:: DATA SHOWN

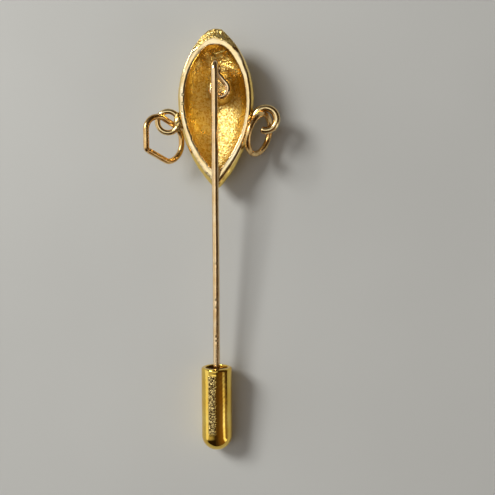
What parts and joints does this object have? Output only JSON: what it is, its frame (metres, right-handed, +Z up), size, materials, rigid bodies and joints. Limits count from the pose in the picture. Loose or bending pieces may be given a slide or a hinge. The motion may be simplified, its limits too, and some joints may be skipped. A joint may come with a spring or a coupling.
{
  "type": "stick pin",
  "caption": "Long gold-plated stick pin with a hollow pointed-oval ornament, a soldered wire stem, an eyelet and jump ring at each side, and a slide-on bullet clutch over the point.",
  "frame": {"origin": "on the table, under the middle of the pin's box, as the pin lies on its face with its back up", "axes": "+Z up, out of the pin's back; +Y along the pin towards the ornament; +X to the right seen from the back. The stem stands in the plane X = 0 and rises 5.4 degrees towards the ornament"},
  "size_m": [0.0197, 0.0614, 0.0078],
  "materials": {
    "cast_gold": "cast alloy, gold plated, polished on the rim and rough in the trough",
    "stem_wire": "drawn wire, pale gold plating",
    "eyelet_wire": "drawn wire, gold plated",
    "ring_wire": "drawn wire, darker gold plating",
    "polished_gold": "drawn cup, mirror-polished gold plating",
    "collar_brass": "pressed washer, dull",
    "spring_brass": "spring brass, unplated",
    "solder": "hard solder, plated over, lumpy"
  },
  "bodies": {
    "pin": {"ornament_shell": "cast_gold", "pin_stem": "stem_wire", "stem_solder": "solder", "left_eyelet": "eyelet_wire", "left_eyelet_solder": "solder", "right_eyelet": "eyelet_wire", "right_eyelet_solder": "solder"},
    "clutch_core": {"clutch_grip": "spring_brass"},
    "clutch_cup": {"clutch_barrel": "polished_gold", "clutch_collar": "collar_brass"},
    "left_ring": {"left_jump_ring": "ring_wire"},
    "right_ring": {"right_jump_ring": "ring_wire"}
  },
  "joints": [
    {"name": "clutch_slide", "type": "slide", "parent": "pin", "child": "clutch_core", "axis": [0, -0.9956, -0.0941], "range_m": [0, 0.025]},
    {"name": "clutch_spin", "type": "hinge", "parent": "clutch_core", "child": "clutch_cup", "pos_m": [0, -0.02424, 0.00264], "axis": [0, -0.9956, -0.0941], "continuous": true},
    {"name": "left_ring_swing", "type": "hinge", "parent": "pin", "child": "left_ring", "pos_m": [-0.00831, 0.01829, 0.0047], "axis": [0.5, 0.8622, 0.0815], "range_deg": [0, 80]},
    {"name": "right_ring_swing", "type": "hinge", "parent": "pin", "child": "right_ring", "pos_m": [0.00765, 0.01633, 0.00432], "axis": [0.9659, 0.2578, 0.0244], "range_deg": [0, 95]}
  ]
}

::::

TASK ▸
The whole listing above needs to be written out again exactly.

COMPLETED TASK ▸
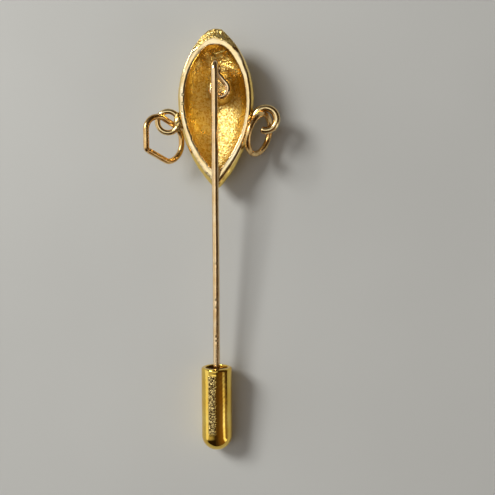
What parts and joints does this object have? Output only JSON: what it is, its frame (metres, right-handed, +Z up), size, materials, rigid bodies and joints. Limits count from the pose in the picture. Loose or bending pieces may be given a slide or a hinge. The motion may be simplified, its limits too, and some joints may be skipped. A joint may come with a spring or a coupling.
{
  "type": "stick pin",
  "caption": "Long gold-plated stick pin with a hollow pointed-oval ornament, a soldered wire stem, an eyelet and jump ring at each side, and a slide-on bullet clutch over the point.",
  "frame": {"origin": "on the table, under the middle of the pin's box, as the pin lies on its face with its back up", "axes": "+Z up, out of the pin's back; +Y along the pin towards the ornament; +X to the right seen from the back. The stem stands in the plane X = 0 and rises 5.4 degrees towards the ornament"},
  "size_m": [0.0197, 0.0614, 0.0078],
  "materials": {
    "cast_gold": "cast alloy, gold plated, polished on the rim and rough in the trough",
    "stem_wire": "drawn wire, pale gold plating",
    "eyelet_wire": "drawn wire, gold plated",
    "ring_wire": "drawn wire, darker gold plating",
    "polished_gold": "drawn cup, mirror-polished gold plating",
    "collar_brass": "pressed washer, dull",
    "spring_brass": "spring brass, unplated",
    "solder": "hard solder, plated over, lumpy"
  },
  "bodies": {
    "pin": {"ornament_shell": "cast_gold", "pin_stem": "stem_wire", "stem_solder": "solder", "left_eyelet": "eyelet_wire", "left_eyelet_solder": "solder", "right_eyelet": "eyelet_wire", "right_eyelet_solder": "solder"},
    "clutch_core": {"clutch_grip": "spring_brass"},
    "clutch_cup": {"clutch_barrel": "polished_gold", "clutch_collar": "collar_brass"},
    "left_ring": {"left_jump_ring": "ring_wire"},
    "right_ring": {"right_jump_ring": "ring_wire"}
  },
  "joints": [
    {"name": "clutch_slide", "type": "slide", "parent": "pin", "child": "clutch_core", "axis": [0, -0.9956, -0.0941], "range_m": [0, 0.025]},
    {"name": "clutch_spin", "type": "hinge", "parent": "clutch_core", "child": "clutch_cup", "pos_m": [0, -0.02424, 0.00264], "axis": [0, -0.9956, -0.0941], "continuous": true},
    {"name": "left_ring_swing", "type": "hinge", "parent": "pin", "child": "left_ring", "pos_m": [-0.00831, 0.01829, 0.0047], "axis": [0.5, 0.8622, 0.0815], "range_deg": [0, 80]},
    {"name": "right_ring_swing", "type": "hinge", "parent": "pin", "child": "right_ring", "pos_m": [0.00765, 0.01633, 0.00432], "axis": [0.9659, 0.2578, 0.0244], "range_deg": [0, 95]}
  ]
}